The year 2001 was the final year of the 500cc class, as in 2002, the 990cc Moto GP class was introduced. However, Rossi dominated the season winning eleven of the sixteen races, on his way to collecting a total of 325 points.
So in 2002, Rossi rode for Repsol Honda in Moto GP. Unlike many of his rivals, Valentino adapted to the new Moto GP machines very quickly, and he roared to victory in eight of the first nine races of the season. In the seven remaining races, Rossi was victorious three times, and by the end of the season, he had compiled a formidable total of 355 points, giving him his fourth World Title.
During 2003, Rossi continued to ride for Honda as he claimed his third consecutive World Championship. The 26 year-old Italian won nine races and achieved the same number of pole positions on his way to amassing 357 points. Many of his fans feel that the 2003 Australian GP was the best race of 'The Doctor's' illustrious career as he over-turned a ten-second penalty by winning the race by a fifteen second margin.

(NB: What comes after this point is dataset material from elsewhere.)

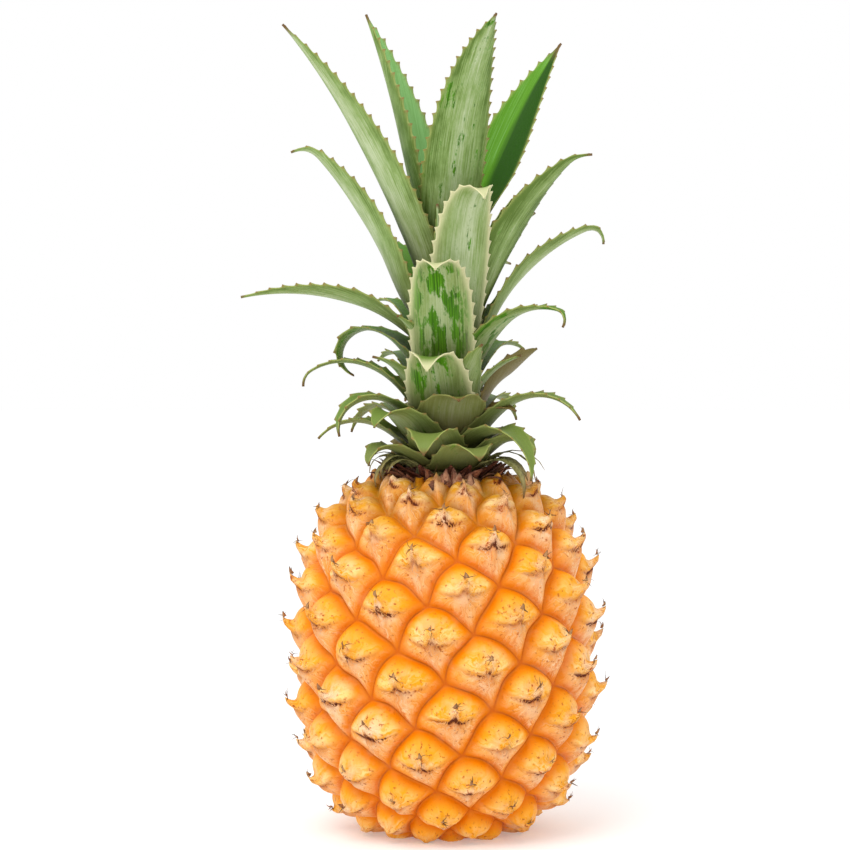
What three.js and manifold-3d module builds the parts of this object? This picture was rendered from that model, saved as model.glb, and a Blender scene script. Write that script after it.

After the 2003 season had finished, Rossi completed a shock move to Yamaha. The Japanese based team seemed to be less competitive than its rivals, but (with the help of crew chief Jeremy Burgess) Rossi was sure that his YZR-M1 could be a force in the 2004 Moto GP Championship. The season started well for Rossi (and Yamaha) as he powered to victory by two-tenths of a second over fellow Italian, Max Biaggi, at Welkom, South Africa. Valentino followed this up by winning a further eight races that year, on his way to being named World Champion for the fourth successive season, his sixth Championship in total.
Rossi started the 2005 season as he started the 2004 season, by winning the first race. Rossi won the first race (at Jerez, Spain) with over eight seconds separating him and second-place finisher, Sete Gibernau. In total, during the season, Rossi was victorious in eleven races, second in three races, third in two races, but he did retire once, during the Japanese GP. This tally of results resulted in Rossi winning the Championship by 147 points over nearest rival, Marco Melandri.
However, Rossi's title-winning streak was ended by Repsol Honda's Nicky Hayden. The Championship was decided during the last race of the season, in Valencia. Rossi crashed early but managed to get back onto his Yamaha. However, with Hayden finishing in third position, Rossi's three points were not enough to beat 'the Kentucky Kid' to the title.
The situation did not improve for Valentino Rossi in 2007, which was the first year that 800cc machines were used. Casey Stoner and Ducati dominated the season, with the Australian winning ten of the eighteen races, and claiming his first World Title with a 125 point gap back to second-placed Dani Pedrosa, who pushed Rossi into third by just one point.
During the 2009 season, Rossi's team-mate (Jorge Lorenzo) put pressure on 'The Doctor'. When the Championship reached the sixth round in Catalunya, Lorenzo held a five-point advantage over Rossi, but Valentino masterfully overtook his less experienced team-mate at the final corner of the Catalunyan GP. This race changed the momentum of the Championship, and a round later (at Assen), Rossi recorded his 100th Grand Prix victory. In the end, the Italian won his ninth World Championship with considerable ease, due to the fact that Lorenzo failed to finish four of the eighteen races.
Things also looked promising for Rossi early in the 2010 season. He won the first race in Qatar, and after three rounds, was nine-points behind Lorenzo. However, during qualifying at one of his home races (Mugello in this case) Rossi had a 120mph crash, and fractured his right tibia. He returned at the German GP, but has not seemed too competitive since his return.
There has been some big drama since his return though, as after the Czech GP, the Italian confirmed he would be riding for the Italian manufacturer, Ducati, in 2011.